I must admit that it's been a year or two since I watched it but, yes, it does have a moment in Time feel about it. Interestingly, Len Deighton's novel about an alternative Britain starts on tv tonight, I quite liked his stuff. Also, of course, his cartoon strips about French cooking were well-known in the 60s too. That brings us back to the French mushrooms comment.

Still, Mr Depp and other super-rich types are way out there in excess for most of us. It looks like The Donald has cost US tax payers more in a month for his travelling habits than Mr Hawaii 5 O cost them for a whole year. But my point hopefully still stands that we can all feel a little bit like Bond nowadays as we have technology and travel possibilities available to us in an "unpresidented" way!

Dave

Mike C. said...

"Bomber" is a good one -- he really helps you understand the grim business of flying repeated raids over Germany in WW2.

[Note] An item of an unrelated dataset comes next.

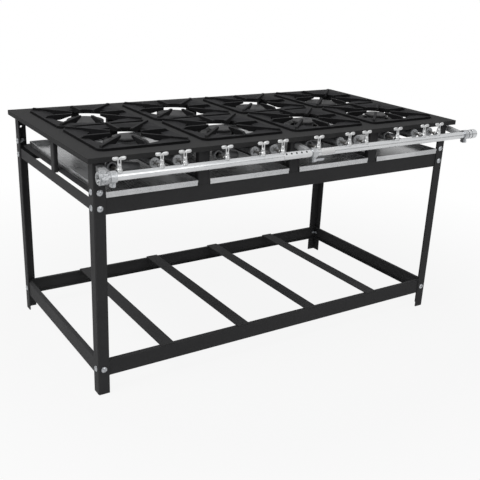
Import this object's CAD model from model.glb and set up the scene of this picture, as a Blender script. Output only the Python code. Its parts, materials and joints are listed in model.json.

But, yes, you're right, it's hard not to feel super-sophisticated eating a packet of sea-salt and basalmic vinegar crisps, with a wheatgrass and flaxseed chaser. Put everything on the red!

Mike

Dave Leeke said...

A wheatgrass and flaxseed chaser? Blimey, you're posh. Eh, Santa, pass us that bottle will you?

Zouk Delors said...

Hope you had a parachute ready to deploy when you skied off a cliff edge, Dave.

"Name?"
"The name's Bond -- James Bond."
"Just step through this metal detector for me, please, Mr Bond [beep!] ... er ... are you, by any chance, carrying a metallic object under your left armpit?"

Which also reminds me of this joke I recently heard about the German arriving at Warsaw airpot:

"Name?"
"Walter Schmidt"
"Occupation?"
"No, just a holiday"

Dave Leeke said...

The backpack I take when skiing seems heavy enough to be a parachute! Good point about the old Walter PPK, I guess spies have to pick up guns in the country they get to nowadays. I like the un-PC German joke. Cheers!

Zouk Delors said...

Still, good to know it's that much harder for terrorists like Bond to export death these days, eh?

Perhaps the more up-to-date version of the joke should be:

"Name?"
"Mohammad Ahmad"
"Occupation?"
"No, I'm a refugee from war and famine".